For your consideration

As appropriate to your discipline and research topic, you may propose a qualitative or quantitative or mixed methods study. While it seems that the words “general approach” signal writing flexibility, you should (a) work from an outline (b) propose rigorous methods, and (c) write in a scholarly fashion. Your research statement should read like a two-page research abstract.

Other suggestions:

  • Your rationale for selecting a research topic and methods should be informed by the literature (or bodies of literature if you are proposing an interdisciplinary project).
  • Select a graduate research topic that relates to your stated career goals.
  • The scope of the research project must be doable for a graduate student.
  • Be realistic about needed resources (e.g., travel, equipment, supplies) and how to cover costs.
  • Select appropriate and rigorous data collection/analysis methods for a quantitative, qualitative or mixed methods study. Borrow a research methods book from your mentor.
  • Work closely with your advisor or mentor on this statement.

Addressing your role in a larger research project

Reviewers understand that quite often students work on lab teams funded by external grants. If your graduate research topic is part of a larger research project, make certain that you explain this. Devise a rigorous plan, then specify how your findings will contribute to the overall research project. Be clear about your role and responsibilities. IMPORTANT NOTE: Do not copy and paste sections from a grant proposal – that is plagiarism. Final tip: Reviewers understand that student researchers need to acquire and hone additional research skills. If your proposed research topic will be a challenge with your current skill level, don’t fret. Briefly explain how you will gain the necessary skills to conduct your research successfully (e.g., graduate courses, summer research, training and/or mentoring).

Questions a Reviewer Might Pose Related to the Graduate Research Statement

Intellectual Merit:

  • Has the student presented a well-organized statement? Writing clear? Definitive?
  • Is the topic creative, innovative or potentially transformative?
  • How did the student justify the need for this research topic?
  • Is the “general approach” appropriate for the topic? Are methods rigorous?
  • Has the student identified possible pitfalls or limitations with this topic?
  • Is this student ready conduct a graduate research project on this topic?
  • What is the mentor’s expertise and how strong is the mentor’s support of this research?
  • Do the reference letters confirm that the student will have adequate research resources?
  • How will the student publish/present scholarly findings within and across disciplines?
  • If the student proposed international research or field study, is it relevant?
  • How will this research help the student acquire new knowledge and skills?
  • Potentially, how might this research advance knowledge within and across disciplines?

Broader Impacts:

  • What are the inherent broader impacts (or societal benefit) of this research topic? How will society benefit from this research topic – directly and/or indirectly? Does the topic address a significant global problem, societal need or NSF priority?
  • What broader impacts (or societal benefit) may be realized through the research activities?
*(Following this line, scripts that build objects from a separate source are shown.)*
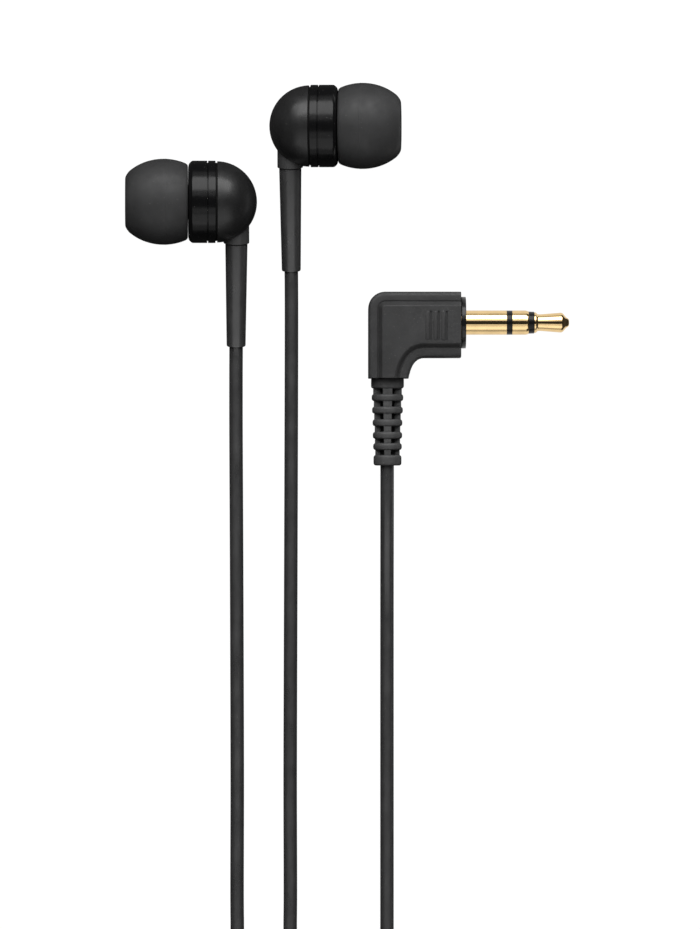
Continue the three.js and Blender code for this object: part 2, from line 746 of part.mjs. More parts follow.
// Off the coil's top turns, along the table and up to the plug's strain relief.
function upperMainCord() {
  const start = MAIN_COIL.y + coilMouth(MAIN_COIL, MAIN_CORD_X);
  const top = RELIEF_BOTTOM - MEETING_GAP;
  return cord("main_cord_upper", [
    [MAIN_CORD_X, start, TOP_STRAND],
    [MAIN_CORD_X, start + 3, TOP_STRAND - 0.2],
    [MAIN_CORD_X, start + 6, TOP_STRAND - 0.8],
    [MAIN_CORD_X, start + 9, REST + 0.5],
    [MAIN_CORD_X, start + 12, REST + 0.12],
    [MAIN_CORD_X, start + 15, REST + 0.02],
    [MAIN_CORD_X, -90, REST],
    [MAIN_CORD_X, -70, REST],
    [MAIN_CORD_X, top - 24, REST + 0.01],
    [MAIN_CORD_X, top - 21, REST + 0.06],
    [MAIN_CORD_X, top - 18, REST + 0.28],
    [MAIN_CORD_X, top - 15, REST + 0.76],
    [MAIN_CORD_X, top - 12, REST + 1.39],
    [MAIN_CORD_X, top - 9, REST + 2.05],
    [MAIN_CORD_X, top - 6, REST + 2.55],
    [MAIN_CORD_X, top - 3, PLUG_AXIS_Z - 0.04],
    [MAIN_CORD_X, top, PLUG_AXIS_Z],
  ]);
}

const earphones = new THREE.Group();
earphones.add(
  earphone("left", -1, LEFT_Y),
  earphone("right", 1, RIGHT_Y),
  plug(),
  upperEarCord("left_cord_upper", -1, LEFT_Y, -STRAND_PITCH / 2),
  upperEarCord("right_cord_upper", 1, RIGHT_Y, STRAND_PITCH / 2),
  lowerEarCord("left_cord_lower", STRAND_PITCH / 2),
  lowerEarCord("right_cord_lower", -STRAND_PITCH / 2),
  splitter(),
  lowerMainCord(),
  upperMainCord(),
  coil("ear_cord_coil", EAR_COIL),
  coil("main_cord_coil", MAIN_COIL),
);

export default earphones;
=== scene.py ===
import math

import bmesh
import bpy
from mathutils import Matrix, Vector


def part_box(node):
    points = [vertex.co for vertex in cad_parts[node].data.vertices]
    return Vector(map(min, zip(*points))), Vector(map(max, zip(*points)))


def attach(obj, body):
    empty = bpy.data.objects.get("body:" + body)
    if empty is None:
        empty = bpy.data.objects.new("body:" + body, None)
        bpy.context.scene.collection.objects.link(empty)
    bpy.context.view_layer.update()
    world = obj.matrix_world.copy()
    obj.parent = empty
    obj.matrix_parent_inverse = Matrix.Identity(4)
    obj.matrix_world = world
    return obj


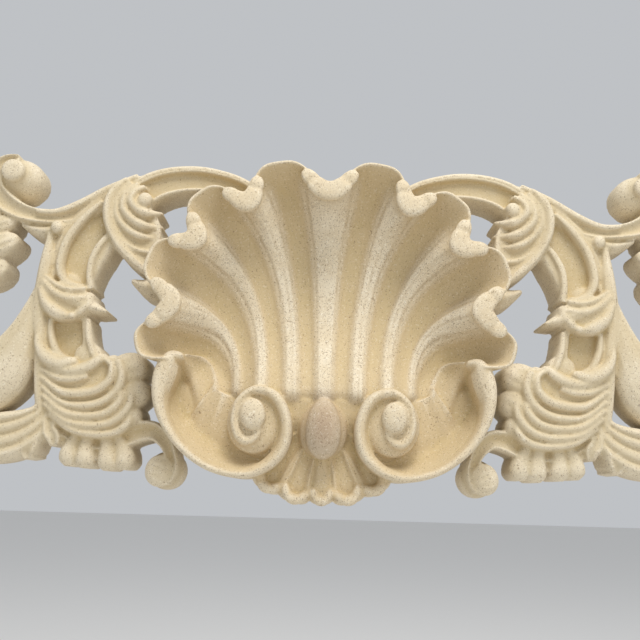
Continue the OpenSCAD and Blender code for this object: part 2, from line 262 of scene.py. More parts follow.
def shell_height(u, v, shell, floor):
    """Height of the bowl: two parabolas that meet at its lowest line, with the ribs and their fine
    lines added. The hinge falls at both sides to the floor of the ears."""
    low, high = shell.bowl_height / MM, shell.rim_height / MM
    hinge = shell.hinge_height / MM
    hinge = hinge + (floor - hinge) * smooth((np.abs(u) - 2.2) / 1.1)
    share = 0.45
    eased = 0.5 * (v + np.sqrt(v * v + 0.0016))
    inner = low + (hinge - low) * np.clip(1 - eased / share, 0, 1) ** 2
    outer = low + (high - low) * np.clip((v - share) / (1 - share), 0, 1) ** 2
    bowl = np.where(v < share, inner, outer)
    rise = shell.rib_rise / MM * 0.9
    fade = rib_fade(v)
    w = np.abs(u - np.round(u))
    return (bowl + rise * fade * (rib_top(u, v) - 0.35) - rise * 0.4 * fade * smooth((w - 0.2) / 0.3)
            - 1.5 * fade * rib_line(u, v)
            - (7 - 4 * smooth((np.abs(u) - 2.0) / 0.8)) * smooth(-v / 0.07))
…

For example, will research activities broaden participation of people from underrepresented groups?
  • Are the proposed, complementary BI activities realistic? Sustainable? Specifically, what groups will be reached and how will they benefit from the BI activities?
  • Does this applicant propose to teach public audiences about science and discoveries?
  • Might this study enhance research and education infrastructure (e.g., facilities, instrumentation, networks, and partnerships)?
  • What is the applicant’s record of broader impacts efforts to date? Is this applicant likely to be proactive and consistent with BI activities in the future?
  • If the GRFP makes an investment in this student, how will this student help the NSF work toward “desired societal outcomes”?


Submission Instructions
The maximum length of the Personal, Relevant Background and Future Goals Statement is three pages. The maximum length of the Graduate Research Plan Statement is two pages. These page limits include all references, citations, charts, figures, images, and lists of publications and presentations. Applicants must certify that the two statements (Personal, Relevant Background and Future Goals Statement, and Graduate Research Plan Statement) in the application are their own original work. As explained in the NSF Proposal and Award Policies and Procedures Guide (PAPPG Chapter I.D.3): “NSF expects strict adherence to the rules of proper scholarship and attribution. The responsibility for proper scholarship and attribution rests with the authors of a proposal; all parts of the proposal should be prepared with equal care for this concern. Authors other than the PI (or any co-PI) should be named and acknowledged. Serious failure to adhere to such standards can result in findings of research misconduct. NSF policies and rules on research misconduct are discussed in the PAPPG Chapter XII.C, as well as 45 CFR Part 689.”

Both statements must address NSF’s review criteria of Intellectual Merit and Broader Impacts. In each statement, applicants should address Intellectual Merit and Broader Impacts under separate headings, to provide reviewers with the information necessary to evaluate the application with respect to both Criteria.